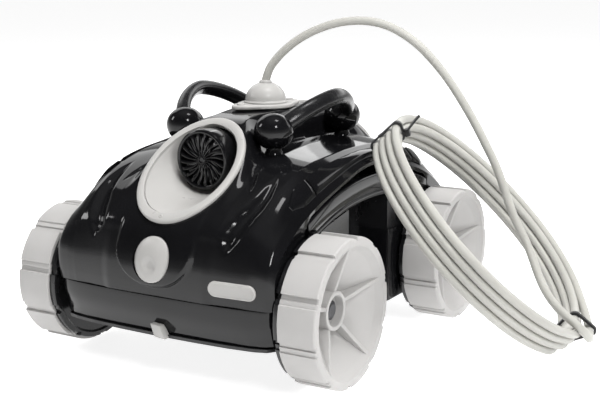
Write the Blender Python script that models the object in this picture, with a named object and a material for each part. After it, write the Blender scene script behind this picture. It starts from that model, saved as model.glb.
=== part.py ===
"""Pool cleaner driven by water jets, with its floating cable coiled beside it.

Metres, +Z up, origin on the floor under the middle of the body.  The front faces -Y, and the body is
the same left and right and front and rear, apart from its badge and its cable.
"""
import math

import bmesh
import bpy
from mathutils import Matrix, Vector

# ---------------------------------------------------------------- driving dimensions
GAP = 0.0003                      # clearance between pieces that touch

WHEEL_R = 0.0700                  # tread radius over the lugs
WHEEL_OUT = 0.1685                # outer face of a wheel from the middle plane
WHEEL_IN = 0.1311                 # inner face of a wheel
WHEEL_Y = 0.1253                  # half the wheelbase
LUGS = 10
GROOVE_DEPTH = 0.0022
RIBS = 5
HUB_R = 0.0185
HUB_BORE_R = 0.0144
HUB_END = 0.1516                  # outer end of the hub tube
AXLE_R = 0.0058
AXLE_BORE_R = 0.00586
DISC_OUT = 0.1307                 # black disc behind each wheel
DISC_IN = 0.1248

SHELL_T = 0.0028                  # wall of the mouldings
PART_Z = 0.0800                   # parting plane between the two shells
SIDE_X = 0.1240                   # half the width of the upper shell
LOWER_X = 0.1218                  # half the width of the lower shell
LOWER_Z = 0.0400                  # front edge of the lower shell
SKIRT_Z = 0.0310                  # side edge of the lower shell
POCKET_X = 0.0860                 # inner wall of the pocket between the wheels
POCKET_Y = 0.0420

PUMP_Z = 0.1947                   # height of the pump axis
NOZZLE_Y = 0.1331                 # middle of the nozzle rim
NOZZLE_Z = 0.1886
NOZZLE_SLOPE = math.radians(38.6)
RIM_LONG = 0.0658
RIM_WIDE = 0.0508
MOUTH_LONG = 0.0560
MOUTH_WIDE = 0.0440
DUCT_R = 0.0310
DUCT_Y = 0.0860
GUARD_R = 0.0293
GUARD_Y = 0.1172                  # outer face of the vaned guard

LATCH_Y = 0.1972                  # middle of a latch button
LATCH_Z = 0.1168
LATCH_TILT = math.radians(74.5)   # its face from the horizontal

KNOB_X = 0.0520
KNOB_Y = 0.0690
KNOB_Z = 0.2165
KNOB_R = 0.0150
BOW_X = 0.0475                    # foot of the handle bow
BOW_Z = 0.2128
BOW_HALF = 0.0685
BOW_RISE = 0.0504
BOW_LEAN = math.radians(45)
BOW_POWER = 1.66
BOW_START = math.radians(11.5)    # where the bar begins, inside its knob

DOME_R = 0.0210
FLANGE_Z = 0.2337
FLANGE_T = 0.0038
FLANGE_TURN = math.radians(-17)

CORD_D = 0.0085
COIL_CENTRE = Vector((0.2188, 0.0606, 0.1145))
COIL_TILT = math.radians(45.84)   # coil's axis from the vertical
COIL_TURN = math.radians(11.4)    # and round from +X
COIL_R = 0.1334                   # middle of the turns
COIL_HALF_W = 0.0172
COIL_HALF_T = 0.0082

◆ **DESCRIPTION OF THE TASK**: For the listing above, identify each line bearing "that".

◆ **SOLUTION**:
Write the Blender Python script that models the object in this picture, with a named object and a material for each part. After it, write the Blender scene script behind this picture. It starts from that model, saved as model.glb.
GAP = 0.0003                      # clearance between pieces that touch